- WHAT IS ASKED: Your task is to quote exactly the run of lines that starts at the line containing "Recreate this object as parametric OpenSCAD" and ends at the line containing "to the seat.", including both.
── TASK MATERIAL ──
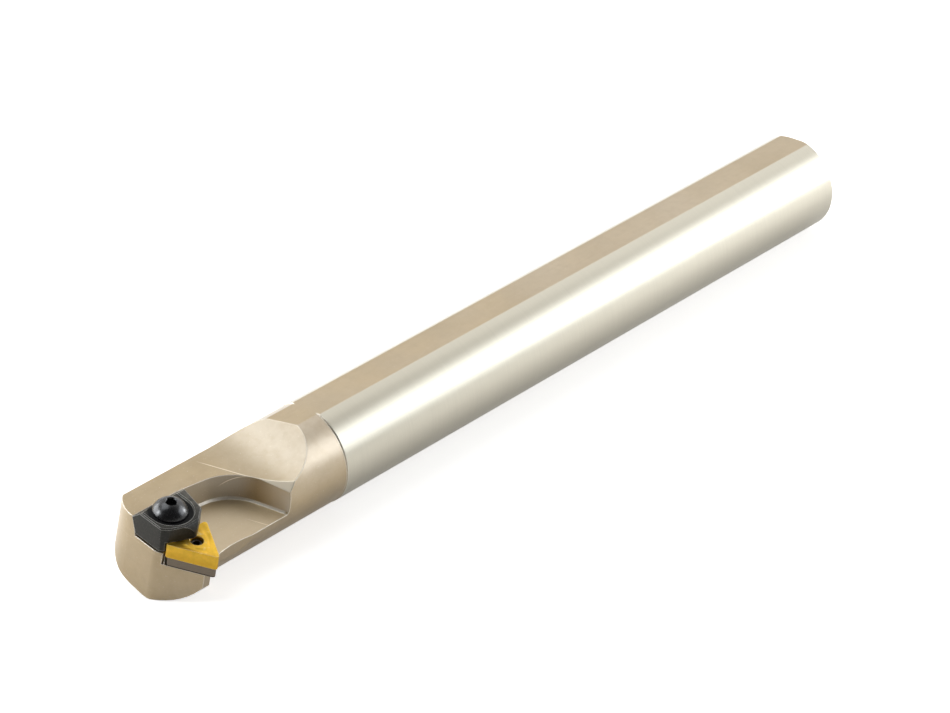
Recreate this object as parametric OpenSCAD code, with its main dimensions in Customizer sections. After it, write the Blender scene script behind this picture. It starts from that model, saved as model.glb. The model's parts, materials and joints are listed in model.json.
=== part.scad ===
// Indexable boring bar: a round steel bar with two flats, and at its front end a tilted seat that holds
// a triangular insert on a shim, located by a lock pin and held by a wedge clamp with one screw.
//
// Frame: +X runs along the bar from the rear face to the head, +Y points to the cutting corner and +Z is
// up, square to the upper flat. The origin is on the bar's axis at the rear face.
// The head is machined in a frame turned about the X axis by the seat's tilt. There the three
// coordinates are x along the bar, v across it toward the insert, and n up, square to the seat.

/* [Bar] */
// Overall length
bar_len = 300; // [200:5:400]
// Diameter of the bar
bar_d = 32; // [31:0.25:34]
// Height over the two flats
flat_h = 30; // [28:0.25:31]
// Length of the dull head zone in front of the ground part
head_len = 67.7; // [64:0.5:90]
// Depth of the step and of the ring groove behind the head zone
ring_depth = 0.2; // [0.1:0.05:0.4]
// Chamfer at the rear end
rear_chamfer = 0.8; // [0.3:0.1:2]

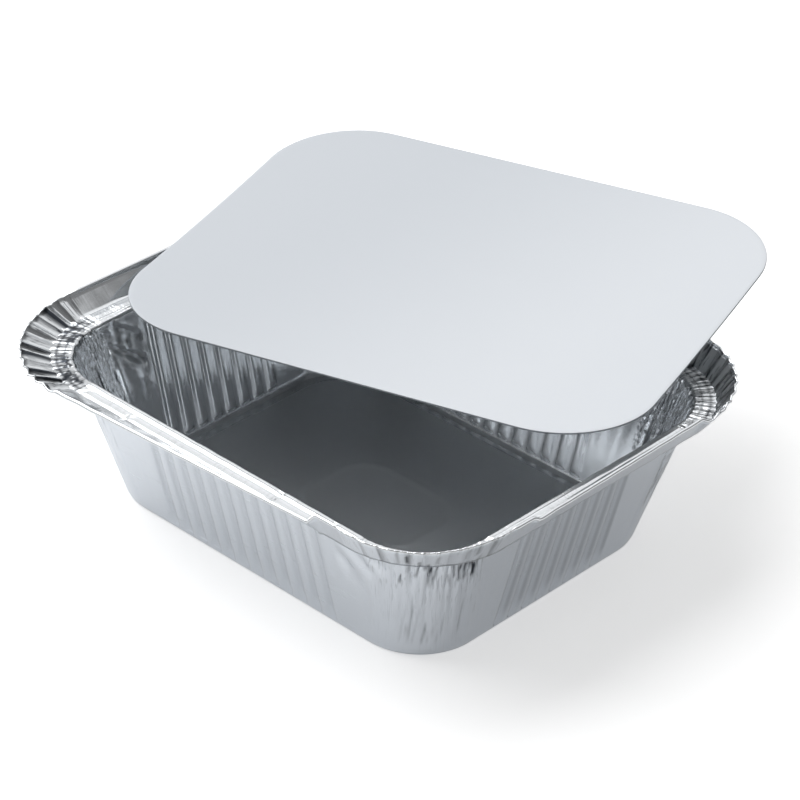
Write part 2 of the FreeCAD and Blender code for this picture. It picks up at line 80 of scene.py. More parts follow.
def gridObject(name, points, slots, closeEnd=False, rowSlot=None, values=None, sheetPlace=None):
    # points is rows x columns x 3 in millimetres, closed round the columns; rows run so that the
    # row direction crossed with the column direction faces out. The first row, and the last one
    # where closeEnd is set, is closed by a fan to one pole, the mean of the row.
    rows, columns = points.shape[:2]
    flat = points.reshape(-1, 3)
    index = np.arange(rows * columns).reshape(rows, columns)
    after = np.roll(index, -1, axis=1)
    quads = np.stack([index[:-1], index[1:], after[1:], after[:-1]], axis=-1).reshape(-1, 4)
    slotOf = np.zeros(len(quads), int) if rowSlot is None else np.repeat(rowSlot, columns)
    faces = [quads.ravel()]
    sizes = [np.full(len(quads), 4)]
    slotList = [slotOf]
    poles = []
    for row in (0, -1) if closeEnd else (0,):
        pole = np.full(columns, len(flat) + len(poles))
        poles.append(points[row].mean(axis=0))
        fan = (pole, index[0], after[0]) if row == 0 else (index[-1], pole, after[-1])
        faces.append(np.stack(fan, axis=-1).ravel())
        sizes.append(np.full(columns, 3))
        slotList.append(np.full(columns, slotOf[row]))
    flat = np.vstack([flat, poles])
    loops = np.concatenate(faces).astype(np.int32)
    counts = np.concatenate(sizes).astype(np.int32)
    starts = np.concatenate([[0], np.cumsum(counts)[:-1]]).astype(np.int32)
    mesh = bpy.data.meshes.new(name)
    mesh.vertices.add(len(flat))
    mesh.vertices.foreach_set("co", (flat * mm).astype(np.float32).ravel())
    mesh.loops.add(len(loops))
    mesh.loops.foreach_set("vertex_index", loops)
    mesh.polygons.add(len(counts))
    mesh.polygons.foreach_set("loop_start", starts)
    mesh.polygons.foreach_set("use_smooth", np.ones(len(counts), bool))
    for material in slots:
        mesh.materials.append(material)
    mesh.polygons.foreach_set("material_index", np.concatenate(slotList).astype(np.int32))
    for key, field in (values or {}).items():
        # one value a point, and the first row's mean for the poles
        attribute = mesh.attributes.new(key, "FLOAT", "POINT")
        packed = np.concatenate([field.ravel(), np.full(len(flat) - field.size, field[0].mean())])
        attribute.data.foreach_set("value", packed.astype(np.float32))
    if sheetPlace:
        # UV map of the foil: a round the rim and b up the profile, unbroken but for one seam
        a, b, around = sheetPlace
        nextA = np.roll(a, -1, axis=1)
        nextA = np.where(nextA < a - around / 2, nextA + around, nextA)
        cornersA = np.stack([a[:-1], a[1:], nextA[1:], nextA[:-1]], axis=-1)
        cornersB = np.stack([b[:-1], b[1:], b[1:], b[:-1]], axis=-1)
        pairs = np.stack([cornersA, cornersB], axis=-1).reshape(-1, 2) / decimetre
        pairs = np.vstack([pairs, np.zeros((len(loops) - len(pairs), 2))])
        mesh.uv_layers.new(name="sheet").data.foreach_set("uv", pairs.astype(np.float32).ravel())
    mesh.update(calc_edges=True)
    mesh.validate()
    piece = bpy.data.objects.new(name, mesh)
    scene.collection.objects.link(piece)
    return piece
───
── TASK MATERIAL ──
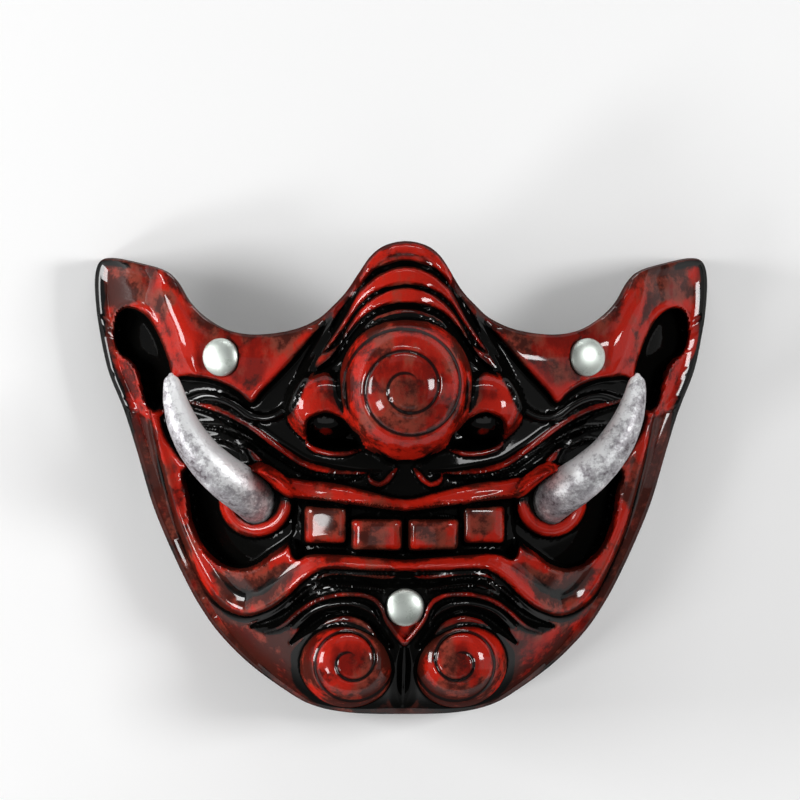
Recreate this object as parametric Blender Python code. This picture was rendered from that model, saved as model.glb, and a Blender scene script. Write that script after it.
───
- TASK SOLUTION:
Recreate this object as parametric OpenSCAD code, with its main dimensions in Customizer sections. After it, write the Blender scene script behind this picture. It starts from that model, saved as model.glb. The model's parts, materials and joints are listed in model.json.
=== part.scad ===
// Indexable boring bar: a round steel bar with two flats, and at its front end a tilted seat that holds
// a triangular insert on a shim, located by a lock pin and held by a wedge clamp with one screw.
//
// Frame: +X runs along the bar from the rear face to the head, +Y points to the cutting corner and +Z is
// up, square to the upper flat. The origin is on the bar's axis at the rear face.
// The head is machined in a frame turned about the X axis by the seat's tilt. There the three
// coordinates are x along the bar, v across it toward the insert, and n up, square to the seat.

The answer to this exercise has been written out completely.